Barrow has sponsored legislation, called “Keeping the Promise of IRCA,” to fulfill the promises of the 1986 amnesty law. At the time, 3 million illegal aliens were granted amnesty in exchange for a promise of future border security and interior immigration law enforcement that never came. Barrow’s bill would have border security and interior enforcement first.
“What they [those pushing amnesty efforts] don’t realize is we must take care of the problem at its source or we’ll be in the same spot 25 years from now, if not worse, that we are in right now 25 years after the last time this effort was made,” he told Breitbart News. “Back in 1986, we were promised border security in exchange for amnesty. We got the amnesty but no border security.”
Barrow said interior enforcement, a hallmark of his bill, is just as important as securing the border because “that is when the ongoing activity that undermines the value of labor in this country.”
“It’s like Gresham’s law: bad currency drives out the good. Well, a flood of folks who are here illegally raising their families in many cases taking care of their primary responsibility at someplace else where the cost of living is much greater are greatly undermining the value of the legal labor force that has no opportunity to go someplace else and just can’t raise their families anyplace else. What you end up doing is importing into the country gradually and steadily the cost of living, and workers who have to meet the cost of living someplace else for their families. That’s a tremendous drag on the value of labor in this country.”
“If you want to think it about in those terms, there is no victimless crime here. Everybody is affected by it. You may not be able to connect the dots from this problem in general to a particular pay scale for a particular employee in a place, but there’s no question it’s happening. That’s why I think interior enforcement is necessary because this problem doesn’t stop, this crime doesn’t cease, when someone crosses the border illegally. That’s when all these other effects of having a porous border accumulate slowly. In fact, when the full cost of not securing your borders and not preserving and enhancing the value of legal labor in your country, it begins to pile up.”

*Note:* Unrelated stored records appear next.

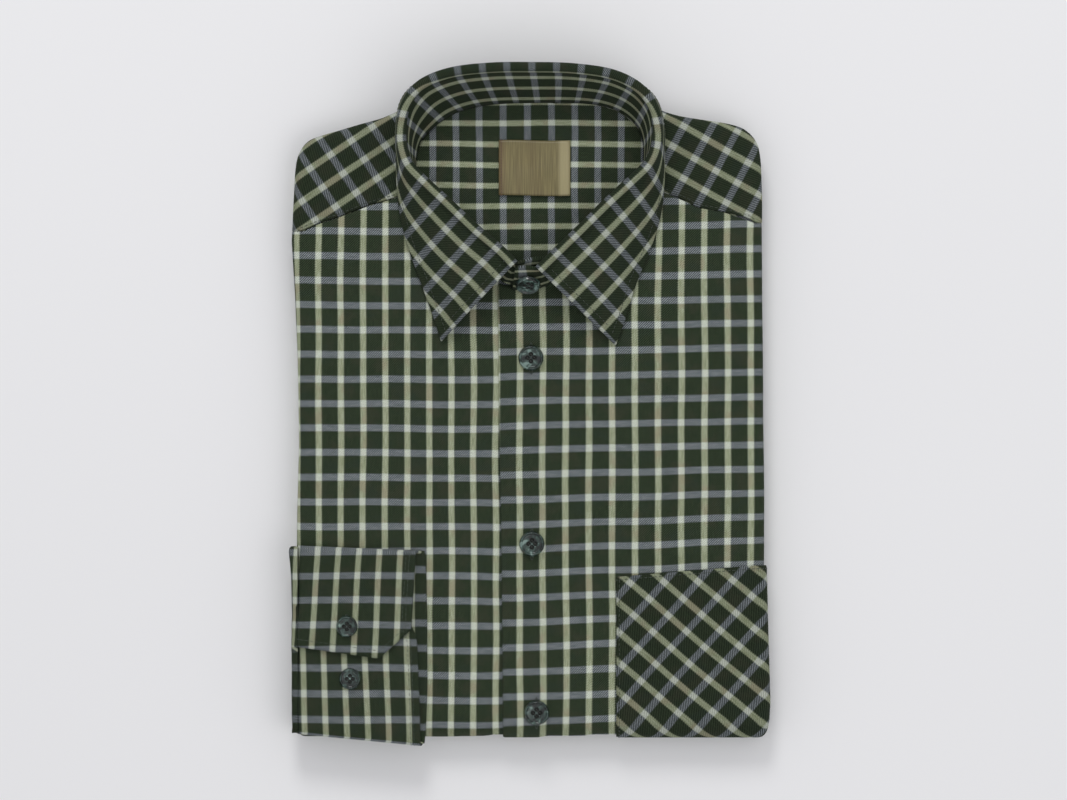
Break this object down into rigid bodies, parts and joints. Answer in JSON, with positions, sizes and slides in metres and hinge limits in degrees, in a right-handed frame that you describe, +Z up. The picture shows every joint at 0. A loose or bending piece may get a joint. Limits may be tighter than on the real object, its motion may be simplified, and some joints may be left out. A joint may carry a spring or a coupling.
{
  "type": "folded flannel shirt",
  "caption": "Long-sleeved shirt in dark green checked flannel, folded flat for sale, collar buttoned, one cuff laid on the front.",
  "frame": {"origin": "centre of the bounding box in plan, on the surface that the folded shirt lies on", "axes": "+Z up out of the front, +Y towards the collar, +X towards the wearer's left side"},
  "size_m": [0.2584, 0.3669, 0.0482],
  "materials": {
    "flannel": "matte",
    "label_satin": "satin",
    "button_resin": "gloss"
  },
  "bodies": {
    "root": {"folded_layers": "flannel", "front_left": "flannel", "front_right": "flannel", "yoke": "flannel", "inner_yoke": "flannel", "label": "label_satin", "collar_stand": "flannel", "collar_leaf": "flannel", "pocket": "flannel", "cuff_right": "flannel", "sleeve_right": "flannel", "button_neck": "button_resin", "button_front_1": "button_resin", "button_front_2": "button_resin", "button_front_3": "button_resin", "button_cuff_1": "button_resin", "button_cuff_2": "button_resin"}
  },
  "joints": []
}
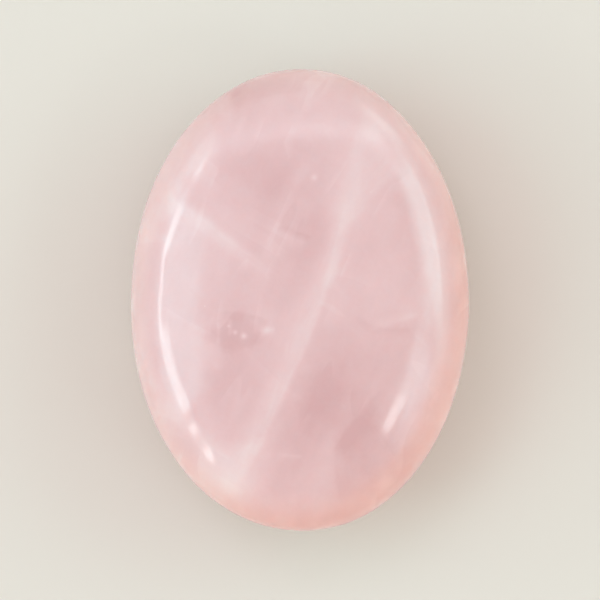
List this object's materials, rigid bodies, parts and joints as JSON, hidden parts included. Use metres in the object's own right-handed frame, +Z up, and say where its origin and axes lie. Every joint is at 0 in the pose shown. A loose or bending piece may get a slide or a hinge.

Barrow said he thinks the reason why legalization first is getting discussed, while actually solving the problem with border security and law enforcement first is getting ignored, in the larger scheme of the political debate is because special interests on both sides of the aisle have polluted the conversation.
“I think it’s a case of strange bedfellows,” he said. “We have some folks who think the problem of securing the border is too big to get their minds around so they think it can’t be done. It’s a defeatist mentality. It’s like they think the only problem that’s worth addressing is the one they can do something about. So they tend to look at only one side of the problem. I think that’s terribly mistaken.”
“There’s no question that we not only can secure our borders, it does involve different infrastructure and different policies in different places–the men and women who do this for a living, they’ll explain that to you so you can understand it–but there are folks who think it can’t be done and they want to focus on what they think can be done.”
Barrow worries this ongoing debate in Congress is “driven by politics rather than policy.”
“When prominent representatives of the movements on both sides begin to direct deals to voters not now but generations hence, you know something–you know this is not being decided on the merits, on the basis of what’s in the best interest of the country as a whole,” Barrow said.
“People smell a rat when they see folks on both sides basically bargaining for folks yet unborn. That should not be how we focus on this problem. That’s a concern. Another concern is when you have must-pass legislation, something that’s building up a head of steam that’s going to move and that in order to get this person’s support or that person’s support, you hang another ornament on the Christmas tree. Then it becomes heavily laden with stuff that would never pass on its own and shouldn’t pass on its own. It gets added into the mix.”
“We saw that with the healthcare bill and we can probably see that taking place with the massive immigration reform bill. We ought to stick to first things first. We ought to vote for the resources necessary to secure the border and secure the jobs. I’m convinced that if we did that first, if we committed ourselves to doing that first, we would deal with the humanitarian problem that remains much more meaningfully and much more confidently than we do if we vote and are basically forced to accept a combo plate where you’re getting amnesty now with an effort to secure the border sometime down the road.”
Barrow said “I do not know” when asked what will happen with immigration efforts in the House. “I do know that in the House the problem is the exact opposite of the Senate,” Barrow said. “In the Senate, each individual person has too much power by just the institution of it. In the House, the institution is very strong and that is because too much power is in the hands of too few people. You really need to direct that question to the leadership of the majority because they’re the ones who decide what we get to vote on.”
Barrow added that he is clearly an example that Democrats are not united in support for amnesty, as much as the conventional wisdom in Washington politics says otherwise. Still, he would not speak for Democrats in Congress other than himself. “Obviously not all Democrats feel that way but it would be presumptuous for me to speak for any other Democrats in the caucus about this,” Barrow said. “They’re perfectly free to speak for themselves. I can tell you this: There are a lot of people both Republican and Democrat and Independent back home who feel the same way.”
“They recognize that we have a problem that we need to deal with, with respect to the folks that are in this country illegally. But they also recognize that didn’t happen by itself. It happened because we did not take care of the first thing first, and that was secure our borders so that this problem would not emerge again with even larger numbers than was the case when we last dealt with this problem back in 1986. Folks know we need to do that and I agree with them.”